Brittany Bloom has worked at Forman School for four years and currently serves as a Cognition and Learning Teacher. Brittany is also a Primary Dorm Parent in Carriage. While never formally diagnosed, she relates to having dyslexia.
“As a child, I struggled a lot learning how to read. I remember feeling behind my peers and spending hours trying to remember how to sound out words, pass spelling tests, or read as fluently as other kids my age,” she says. “Being asked to read in public, write on the board, have other people read my written work, or write anything on pen and paper was my worst nightmare. I could never understand why it was so hard for me and how other students did it so easily.”
Having struggled in school herself, Brittany says she teaches her students ways to overcome their challenges.
“As a reading teacher, I am able to relate to my students and show them that they are not alone,” she says. “Oftentimes, I find that I teach students strategies for decoding or fluency that really help them because I am able to remember exactly what they are finding difficult.”

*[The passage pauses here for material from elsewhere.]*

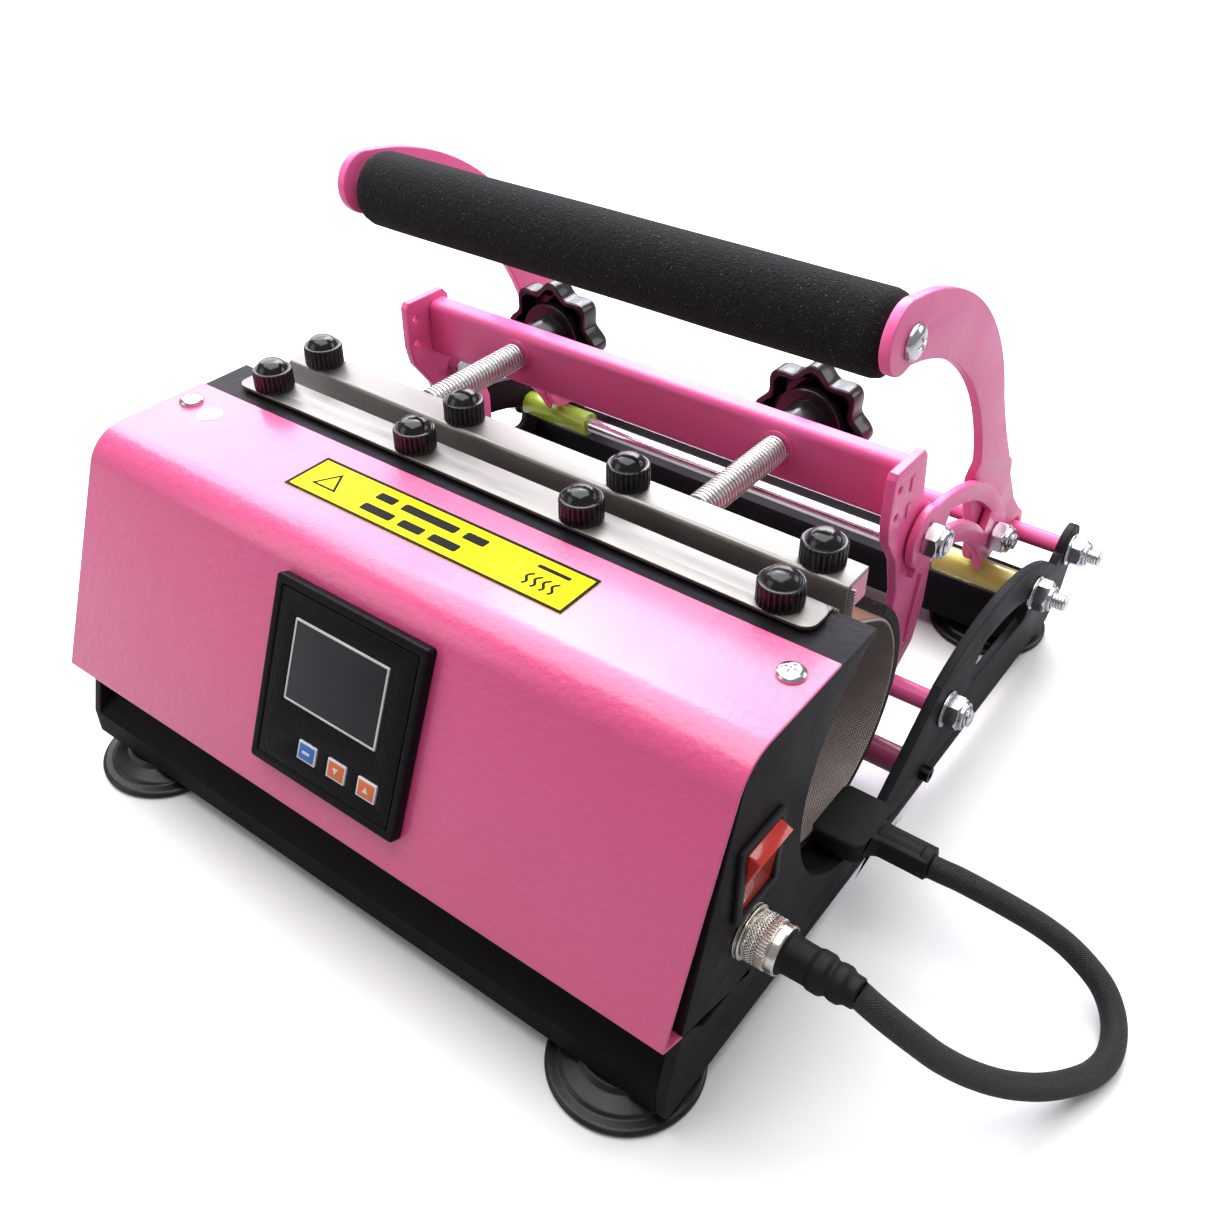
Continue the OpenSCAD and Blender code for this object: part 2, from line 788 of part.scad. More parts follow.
// C-shaped upper part of a handle arm, down to just above the link
module handle_upper_outline() {
    union() {
        translate([-8, 214.7]) circle(12.7);
        intersection() {
            difference() {
                translate([-17.5, 99.5]) circle(128.1, $fn = 128);
                translate([-22.9, 87.3]) circle(117.5, $fn = 128);
            }
            outline([[-8, 190], [-8, 260], [150, 260], [150, 149], [100.6, 149], [92, 130], [70, 130]]);
        }
        difference() {
            outline([
                [100.5, 149.4], [106.6, 138.5], [114, 126.4], [124, 111.9], [130.5, 102.5], [125, 94],
                [100, 104], [90.2, 117], [86, 130], [90, 140]
            ]);
            translate([-22.9, 87.3]) circle(117.5, $fn = 128);
            translate([40.2, 14.6]) circle(113.5, $fn = 128);
        }
    }
}

// Lower part: it carries the link and reaches back to the handle shaft
module handle_lower_outline() {
    union() {
        translate(handle_pivot) circle(10.5);
        translate(link_rear) circle(14);
        outline([
            [91.2, 119], [96, 120.8], [104.3, 117.2], [114.7, 110.5], [122, 108], [129.5, 106.2],
            [135.5, 99.5], [146.7, 86], [158, 69.5], [172, 56], [162, 38], [125, 55.8],
            [109.5, 74], [98.5, 92], [93.4, 106]
        ]);
    }
}

// Handle arm, its lower part on x0 and its upper part stepped towards +X. Both arms are the same part.
module handle_arm(x0) {
    color([0.88, 0.45, 0.68]) difference() {
        union() {
            slab(x0 + arm_step, jaw_t) handle_upper_outline();
            slab(x0, jaw_t) handle_lower_outline();
        }
        bar_x(handle_pivot, x0 - 1, x0 + jaw_t + 1, shaft_d / 2);
        bar_x(link_rear, x0 - 1, x0 + jaw_t + 1, 4);
        bar_x(grip_at, x0, x0 + arm_step + jaw_t + 1, 3.02);
    }
}

module handle_arm_right() {
    handle_arm(jaw_x0);
}

module handle_arm_left() {
    handle_arm(-jaw_x0 - jaw_t);
}

module handle_shaft() {
    color([0.89, 0.45, 0.66]) tube_x(handle_pivot, -in_w + 0.4, in_w - 0.4, shaft_d / 2, 4.05);
}

module handle_tube() {
    color([0.7, 0.7, 0.72]) tube_x(grip_at, grip_x0, grip_x1, 11, 3.02);
}

module foam_grip() {
    color([0.07, 0.07, 0.07]) tube_x(grip_at, grip_x0 + 1, grip_x1 - 1, grip_d / 2, 11);
}

module handle_screws() {
    color([0.85, 0.85, 0.87]) {
        bar_x(grip_at, grip_x0 - jaw_t, grip_x0 + 20, 3);
        bar_x(grip_at, grip_x1 - 20, grip_x1 + jaw_t, 3);
        translate([grip_x1 + jaw_t, grip_at[0], grip_at[1]]) rotate([0, 90, 0]) domed_head(6.4, 3.4);
        translate([grip_x0 - jaw_t, grip_at[0], grip_at[1]]) rotate([0, -90, 0]) domed_head(6.4, 3.4);
    }
}

module handle_link_bolts() {
    x = link_x0 + link_t + 0.3;
    color([0.82, 0.82, 0.84]) both_sides() {
        hex_x(link_rear, jaw_x0 - 5.5, jaw_x0, 13);
        bar_x(link_rear, jaw_x0 - eps, x + 10, 4);
        hex_x(link_rear, x, x + 6, 13);
        bar_x(link_rear, x + 6 - eps, x + 8, 5.8);
    }
}

module link_outline() {
    chord = link_rear - link_front;
    half = norm(chord) / 2;
    rise = 23.5;
    arc_r = (half * half + 10.5 * 10.5) / 21;
    translate((link_front + link_rear) / 2) rotate(atan2(chord[1], chord[0])) difference() {
        union() {
            intersection() {
                difference() {
                    translate([0, rise - arc_r]) circle(arc_r, $fn = 128);
                    translate([0, rise - arc_r]) circle(arc_r - 26.3, $fn = 128);
                }
                translate([-half, -30]) square([2 * half, 80]);
            }
            for (sx = [-1, 1]) translate([sx * half, 0]) circle(13);
        }
        intersection() {
            difference() {
                translate([0, rise - arc_r]) circle(arc_r - 8, $fn = 128);
                translate([0, rise - arc_r]) circle(arc_r - 17, $fn = 128);
            }
            translate([-30, -30]) square([60, 80]);
        }
        for (sx = [-1, 1]) translate([sx * half, 0]) circle(4.05);
    }
}

module handle_links() {
    color([0.87, 0.45, 0.66]) both_sides() slab(link_x0, link_t) link_outline();
}

module link_nuts() {
    x = link_x0 + link_t;
    color([0.82, 0.82, 0.84]) both_sides() {
        bar_x(link_front, link_x0, x + 9, 4.05);
        hex_x(link_front, x, x + 6, 13);
        bar_x(link_front, x + 6 - eps, x + 8, 5.8);
    }
}

side_plate_left();
side_plate_right();
front_beam();
rear_beam();
rubber_feet();
foot_screws();
control_cover();
top_plate();
cradle_wall();
cover_screws();
caution_label();
front_clamp_strip();
front_clamp_studs();
controller_housing();
display_window();
set_button();
down_button();
up_button();
switch_housing();
power_rocker();
cable_socket();
coupling_ring();
connector_boot();
heater_cable();
heater_boot();
heater_mat();
power_inlet();
spacer_tube();
spacer_screws();
bumper_rod();
bumper_sleeves();
pivot_rods();
frame_nuts();
thumb_nut_front(0);  // thumb_nut_front_1
thumb_nut_front(1);  // thumb_nut_front_2
thumb_nut_front(2);  // thumb_nut_front_3
thumb_nut_front(3);  // thumb_nut_front_4
thumb_nut_rear(0);  // thumb_nut_rear_1
thumb_nut_rear(1);  // thumb_nut_rear_2
thumb_nut_rear(2);  // thumb_nut_rear_3
thumb_nut_rear(3);  // thumb_nut_rear_4
handle_shaft();
handle_arm_left();
handle_arm_right();
handle_tube();
foam_grip();
handle_screws();
handle_link_bolts();
handle_links();
link_nuts();
jaw_shaft();
jaw_arm_left();
jaw_arm_right();
jaw_link_bolts();
crossbar();
rear_clamp_bar();
rear_clamp_strip();
pressure_springs();
star_knob_left();
star_knob_right();
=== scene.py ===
"""Looks for the mug heat press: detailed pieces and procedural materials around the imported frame."""

from math import cos, degrees, dist, pi, radians, sin, sqrt, tan

import bmesh
import bpy
from mathutils import Matrix, Vector, geometry


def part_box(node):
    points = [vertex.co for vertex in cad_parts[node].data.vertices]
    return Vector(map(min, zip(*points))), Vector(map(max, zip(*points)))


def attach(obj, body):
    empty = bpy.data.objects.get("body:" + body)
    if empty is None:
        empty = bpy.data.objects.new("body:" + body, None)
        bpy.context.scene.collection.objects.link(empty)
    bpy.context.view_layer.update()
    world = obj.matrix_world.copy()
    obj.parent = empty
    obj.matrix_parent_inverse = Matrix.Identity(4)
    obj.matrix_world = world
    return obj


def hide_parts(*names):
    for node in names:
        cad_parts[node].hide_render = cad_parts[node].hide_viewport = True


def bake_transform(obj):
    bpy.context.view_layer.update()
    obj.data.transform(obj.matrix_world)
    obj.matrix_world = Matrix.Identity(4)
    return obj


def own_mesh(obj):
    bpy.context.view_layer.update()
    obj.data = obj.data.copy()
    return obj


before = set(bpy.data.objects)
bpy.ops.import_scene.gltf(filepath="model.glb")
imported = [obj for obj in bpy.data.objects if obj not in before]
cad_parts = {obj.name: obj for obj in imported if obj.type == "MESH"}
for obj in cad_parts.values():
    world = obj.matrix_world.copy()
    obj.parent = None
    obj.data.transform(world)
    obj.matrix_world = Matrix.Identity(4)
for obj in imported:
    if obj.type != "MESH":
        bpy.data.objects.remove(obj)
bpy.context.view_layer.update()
X, Y, Z = Vector((1, 0, 0)), Vector((0, 1, 0)), Vector((0, 0, 1))
LEAN = radians(21.7)  # of the control panel, back from upright
OUT = Vector((0, -cos(LEAN), sin(LEAN)))  # out of the control panel
UP = Vector((0, sin(LEAN), cos(LEAN)))  # up the control panel


def mm(*p):
    return Vector(p) / 1000


def ends(node):
    """Lowest corner, highest corner and middle of a CAD node."""
    lo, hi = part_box(node)
    return lo, hi, (lo + hi) / 2


def basis(origin, z, x):
    """Local z along z, local x close to x, at origin."""
    z = Vector(z).normalized()
    y = z.cross(Vector(x)).normalized()
    x = y.cross(z)
    o = Vector(origin)
    return Matrix(((x.x, y.x, z.x, o.x), (x.y, y.y, z.y, o.y), (x.z, y.z, z.z, o.z), (0, 0, 0, 1)))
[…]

She says she has recently started sharing more about her experiences with students, allowing them to feel less pressure in the classroom.
“I find that my students take comfort when I say that reading was hard for me and that I am here to help them feel more confident,” she says. “It is like they immediately relax and realize they don't need to fake it anymore because someone understands what it is like. It's almost [as if] they think she is one of us... she gets it.”
Brittany also encourages students to be open and honest with others about their learning differences.
“The more open you are about what you struggle with, the more people can help and support you so you can be successful,” she advises. “It might feel scary, and like you are the only one who feels like school is challenging, but the more you look around and really get to know people, the more you will realize there are plenty of people who are successful with learning differences.”